▸ **DATASET EXCERPT**:
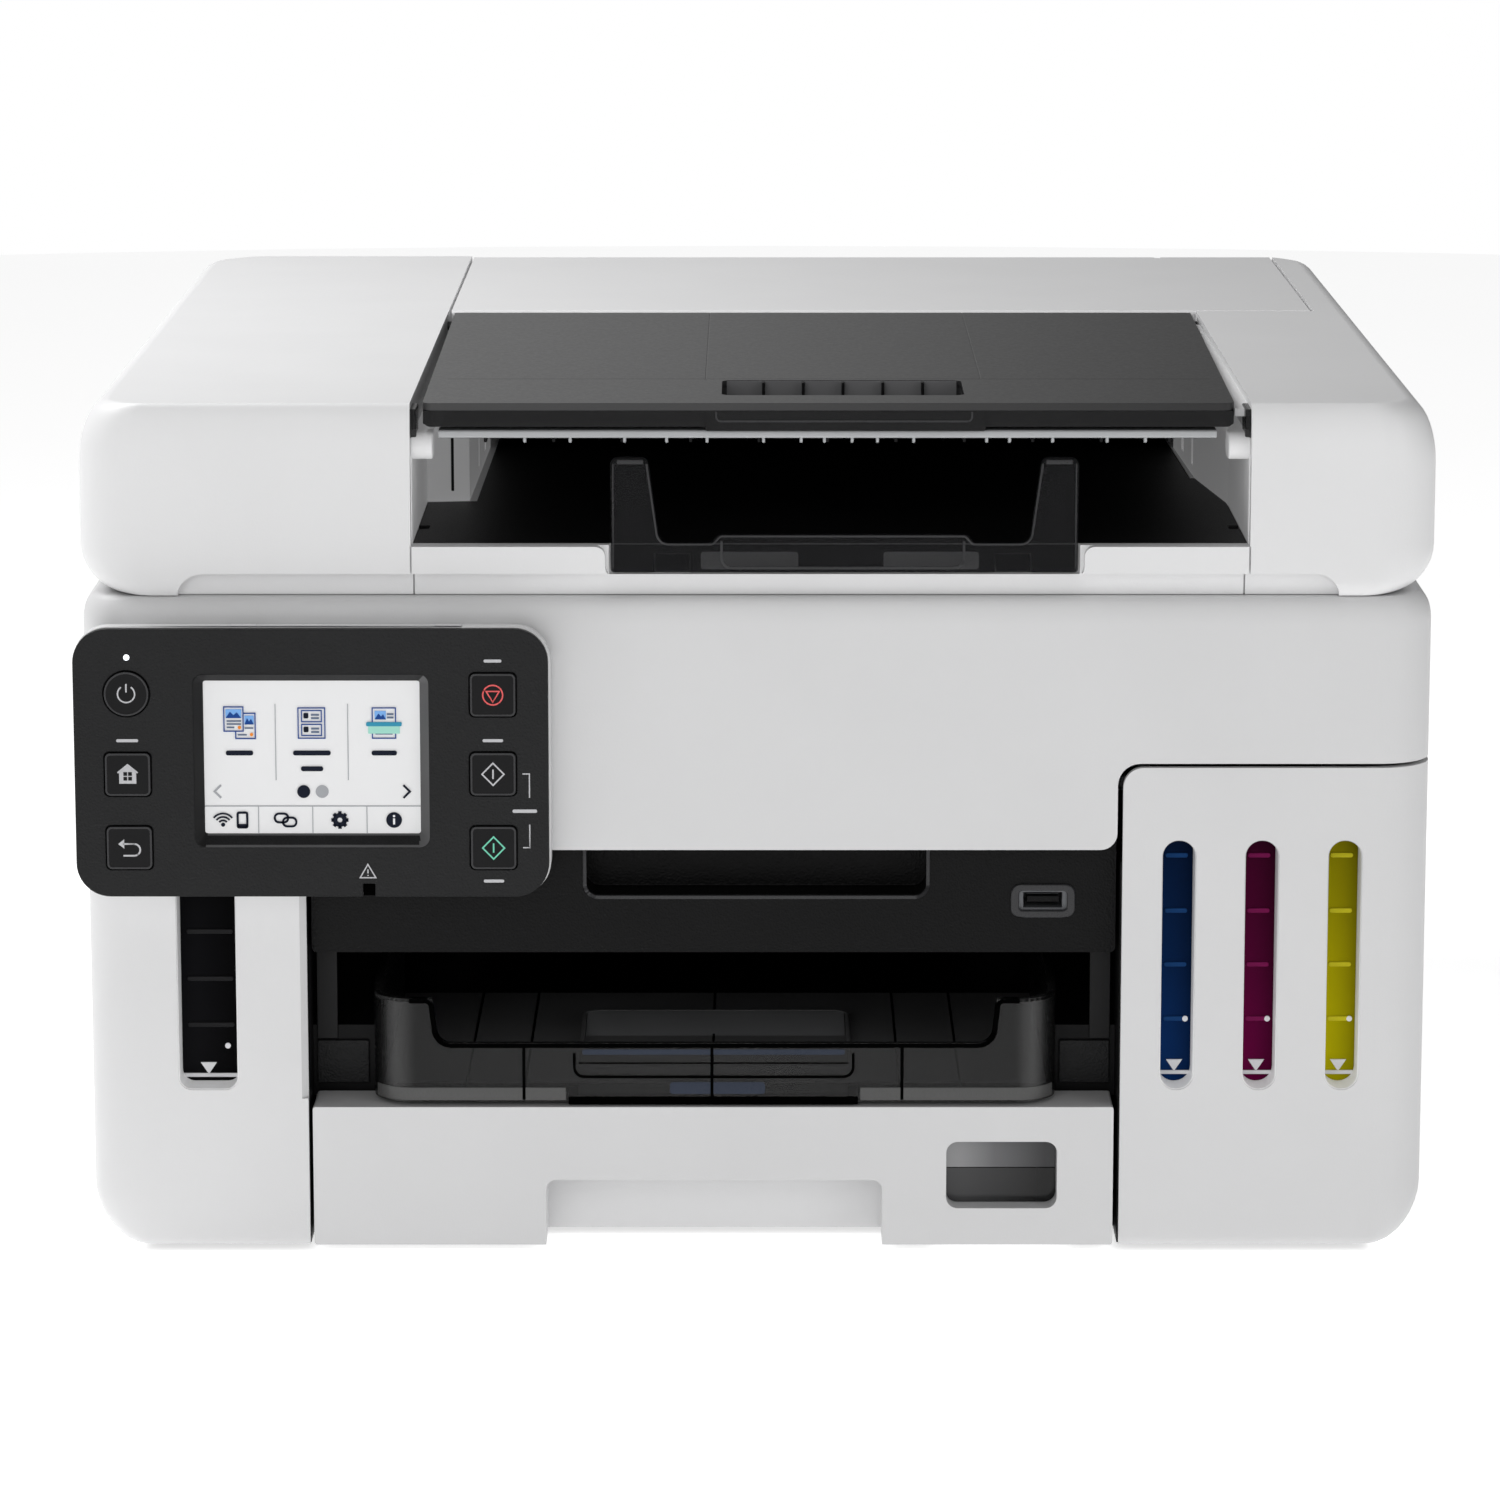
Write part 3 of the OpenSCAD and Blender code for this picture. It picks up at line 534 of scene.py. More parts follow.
bay_l, bay_r = floor_box.x0 - 0.3, floor_box.x1 + 0.3
bay_z = floor_box.z1
channel_l, channel_r = stopper.x0 - 1.5, stopper.x1 + 1.7
pin_y, pin_z = 198.0, 203.0
flap_r = flap.x1 - 3.6


quarter_turn = [math.radians(90 * k / 8) for k in range(9)]


def make_lid():
    put = rider("lid", "lid_white")
    shell = loft([lid_ring(z) for z in lid_levels()])
    inner_back = lid.y1 - 3
    fl, fr = floor_box.x0 - 0.2, floor_box.x1 + 0.2
    floor_plan = [(fl, -184.9), (fl, -104.1), (-86.0, -102.0), (-84.8, 40), (134.2, 40), (136.2, -53.6),
        (fr - 0.6, -55.8), (fr, -110.4), (fr, -184.9)]
    cut(shell, block(bay_l, bay_r, -210, 37, bay_z, 270), xy([(bay_l, 36.5), (bay_r, 36.5), (bay_r, 37),
        (flap_r + 0.6, 37), (flap_r + 0.6, inner_back), (bay_l, inner_back)], 206, 270),
        block(bay_l, flap_r + 0.6, 190, 215, 240.6, 270), xy(floor_plan, 206, 214),
        xz(fillet([(channel_l - 8, 232), (channel_l - 8, bay_z, 3), (channel_l, bay_z, 3), (channel_l, 204, 3),
        (channel_r, 204, 3), (channel_r, bay_z, 3), (channel_r + 8, bay_z, 3), (channel_r + 8, 232)]), -210,
        -188.3), xz([(-169.8, 190)] + [(-161.8 - 8 * math.cos(t), 198.2 + 6.8 * math.sin(t)) for t in quarter_turn]
        + [(163.4 + 7 * math.sin(t), 198.2 + 6.8 * math.cos(t)) for t in quarter_turn] + [(170.4, 190)], -210,
        -187), xy([(p[0], p[1]) for p in ring(0, lid.x1 - 16, lid_front + 7, 191, 12, 12, 0, 0)], 185, 201),
        block(-230, 230, pin_y, 215, 190, pin_z), block(-88, 132, 147, 163, 199, 204.4),
        block(stopper.x0 - 0.5, stopper.x1 + 0.5, -210, -185.4, 204.2, bay_z + 0.1),
        *[block(x - 0.4, x + 10.4, -210, -111.5, 204.6, 209.9) for x in (-30, 70)])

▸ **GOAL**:
Print the listing above in its entirety, with every line exact.

▸ **REPLY TO THE EXERCISE**:
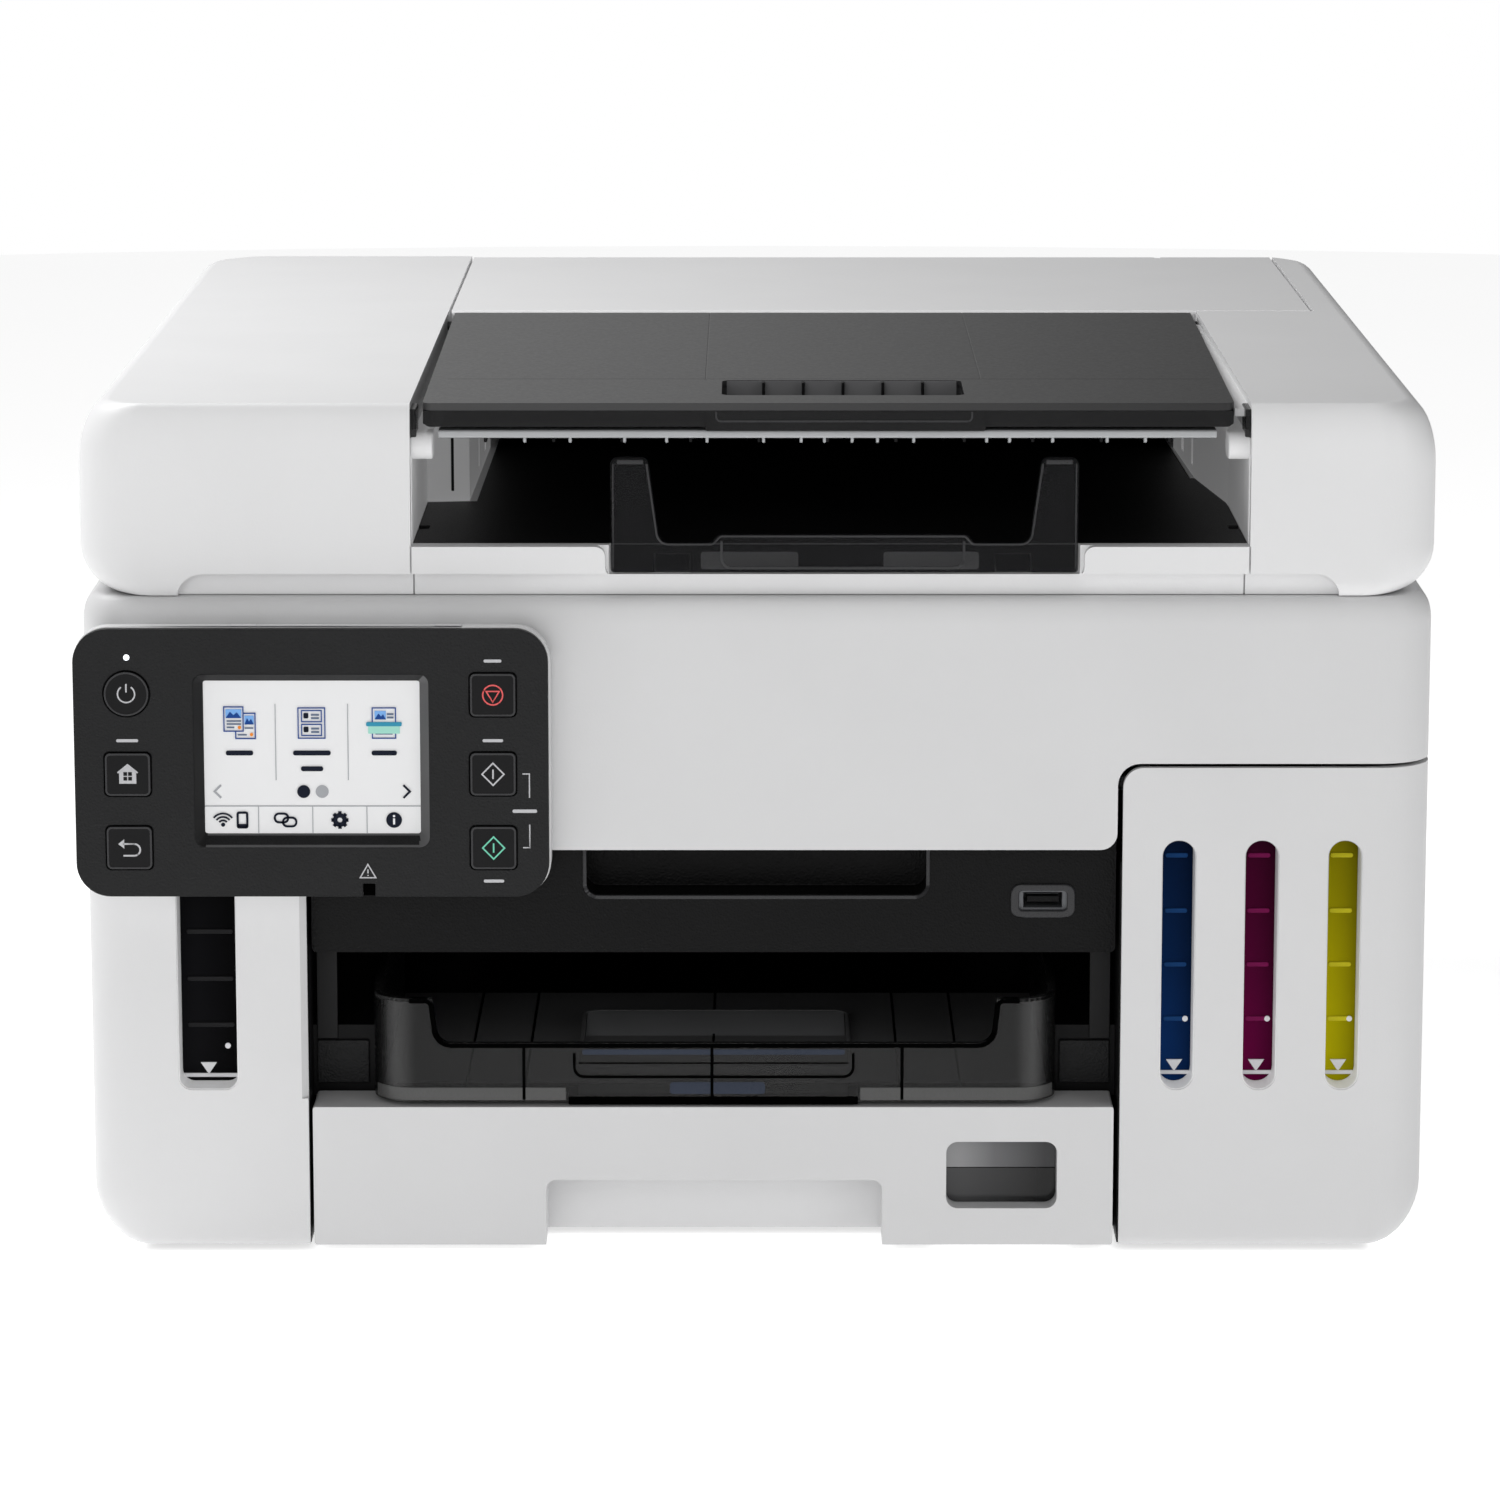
Write part 3 of the OpenSCAD and Blender code for this picture. It picks up at line 534 of scene.py. More parts follow.
bay_l, bay_r = floor_box.x0 - 0.3, floor_box.x1 + 0.3
bay_z = floor_box.z1
channel_l, channel_r = stopper.x0 - 1.5, stopper.x1 + 1.7
pin_y, pin_z = 198.0, 203.0
flap_r = flap.x1 - 3.6


quarter_turn = [math.radians(90 * k / 8) for k in range(9)]


def make_lid():
    put = rider("lid", "lid_white")
    shell = loft([lid_ring(z) for z in lid_levels()])
    inner_back = lid.y1 - 3
    fl, fr = floor_box.x0 - 0.2, floor_box.x1 + 0.2
    floor_plan = [(fl, -184.9), (fl, -104.1), (-86.0, -102.0), (-84.8, 40), (134.2, 40), (136.2, -53.6),
        (fr - 0.6, -55.8), (fr, -110.4), (fr, -184.9)]
    cut(shell, block(bay_l, bay_r, -210, 37, bay_z, 270), xy([(bay_l, 36.5), (bay_r, 36.5), (bay_r, 37),
        (flap_r + 0.6, 37), (flap_r + 0.6, inner_back), (bay_l, inner_back)], 206, 270),
        block(bay_l, flap_r + 0.6, 190, 215, 240.6, 270), xy(floor_plan, 206, 214),
        xz(fillet([(channel_l - 8, 232), (channel_l - 8, bay_z, 3), (channel_l, bay_z, 3), (channel_l, 204, 3),
        (channel_r, 204, 3), (channel_r, bay_z, 3), (channel_r + 8, bay_z, 3), (channel_r + 8, 232)]), -210,
        -188.3), xz([(-169.8, 190)] + [(-161.8 - 8 * math.cos(t), 198.2 + 6.8 * math.sin(t)) for t in quarter_turn]
        + [(163.4 + 7 * math.sin(t), 198.2 + 6.8 * math.cos(t)) for t in quarter_turn] + [(170.4, 190)], -210,
        -187), xy([(p[0], p[1]) for p in ring(0, lid.x1 - 16, lid_front + 7, 191, 12, 12, 0, 0)], 185, 201),
        block(-230, 230, pin_y, 215, 190, pin_z), block(-88, 132, 147, 163, 199, 204.4),
        block(stopper.x0 - 0.5, stopper.x1 + 0.5, -210, -185.4, 204.2, bay_z + 0.1),
        *[block(x - 0.4, x + 10.4, -210, -111.5, 204.6, 209.9) for x in (-30, 70)])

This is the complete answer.